Resilience among vulnerable households in Europe
Abstract
"The paper shows the results of the RESCuE project, an in-depth qualitative investigation of 250 vulnerable households, their living conditions and socioeconomic practices across nine European countries on the background of the European crisis since 2008. After refining the concept and developing an analytical framework, three major findings are in the focus: First, the concept of resilience proves to be useful and transferable into poverty and social policy research under certain prerequisites. Second, a wide scope of interrelated, substitutable and polyvalent practices allows the very few resilient households to gain their livelihood from mixed sources. Among some of them, direct transfer incomes play only a minor role. Third, there is a surprising high relevance of common goods for low income households. Moreover, certain cultural patterns of knowledge and values, and personal networks also play a crucial role for some doing better than other vulnerable households.
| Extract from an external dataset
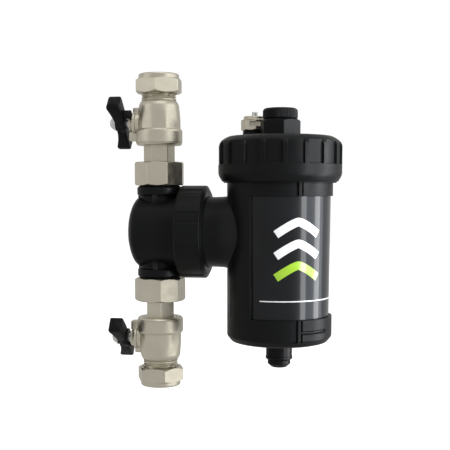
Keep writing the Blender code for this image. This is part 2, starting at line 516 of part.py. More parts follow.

Policy implications include first the continuing need for the welfare state, as resilience is vulnerable itself. Second, social policy needs to care for common goods of a considerable scope, available for all citizens, but mostly needed by those living on low income." (Author's abstract, IAB-Doku) ((en))
Cite article
Promberger, M. (2017): Resilience among vulnerable households in Europe. Questions, concept, findings and implications. (IAB-Discussion Paper 12/2017), Nürnberg, 41 p.